In other words, the non-profit is the engine that generates a meaningful, redemptive connection with the community. It is out of these relationships that new organic communities of the gospel can be formed in peoples homes, Starbucks, or anywhere. In the franchise model, traditionally speaking, you get a building to do church and attract people to the services. In this model (I am not sure what to call it) you may get a building, but it is for the purpose of serving people day in and day out through whatever services your non-profit will provide. The organizations service to the community would then be the catalyst to form relationships with the lost. If I were to diagram this, it would look something like this:

The only way to pull this off is to have intentional relationships with people outside the interests of the non-profit. These kinds of relational pockets and networks already surround a lot of the non-profit organizations. The apostolic role in this situation would be to facilitate communities out of these pockets, made up of individuals who are open to relationships and the gospel. In this model, the non-profit would appear to take the place of the conventional style institutional church, while having a lot of the same benefits that institutions bring to the table.

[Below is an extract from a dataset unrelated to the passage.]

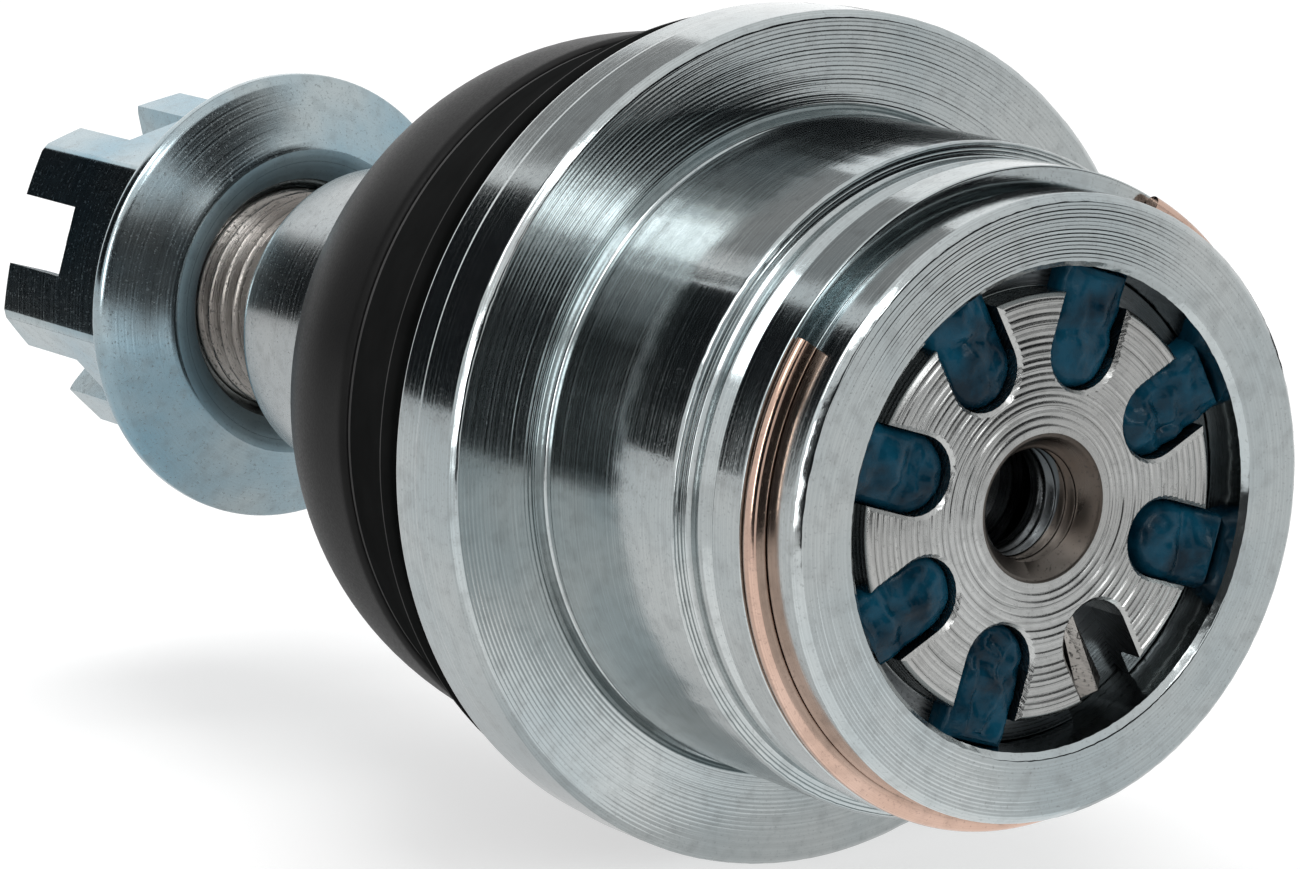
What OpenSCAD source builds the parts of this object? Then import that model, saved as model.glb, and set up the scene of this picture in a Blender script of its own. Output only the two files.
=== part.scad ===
// Press-in ball joint with a threaded end cap, shown with its stud leaning.
// The origin is the centre of the ball, in the plane of the flange's seating face.
// The housing's axis is Y: the end cap faces -Y and the stud points to +Y. Z is up.

/* [Press housing] */
// Diameter of the barrel that presses into the arm
barrel_d = 42.7; // [42.2:0.1:44.5]
// Diameter of the land in front of the ring groove
nose_land_d = 38.9; // [38.4:0.1:40]
// Diameter of the land behind the ring groove
head_land_d = 41.2; // [40.6:0.1:42]
// Distance from the seating face to the front wall of the ring groove
ring_groove_at = 21.55; // [21.2:0.05:22]
// Width of the ring groove
ring_groove_w = 1.25; // [1.2:0.05:1.6]
// Depth of the ring groove below the land in front of it
ring_groove_depth = 0.75; // [0.6:0.05:1]

/* [Flange] */
// Diameter of the flange
flange_d = 55.6; // [52:0.1:68]
// Thickness of the flange
flange_t = 6.8; // [5.5:0.1:8.5]
// Length of the slight taper on the flange's rear edge
flange_back_len = 2.6; // [1:0.1:3]

/* [Rear neck] */
// Diameter of the neck behind the flange
neck_d = 43.6; // [42.6:0.1:52.4]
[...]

The major difference is that the non-profit''s interests are not to draw people indefinitely into itself. The non-profit naturally creates the formation of organic communities, while the conventional style church traditionally sees organic communities as a crop to be harvested and gathered into the confines of the church. This model reverses that and does not see the non-profit institution as a final destination. The organic communities formed around it would instead be the fertile ground for the seeds of the gospel. The goal would not be to get them into the box, but to get the gospel to them right where they are, and better yet, to nurture their faith in that very context. You would not ask them to "come to church". You would ask to eat lunch, have a cup of coffee, pray with them. Share their story and pray.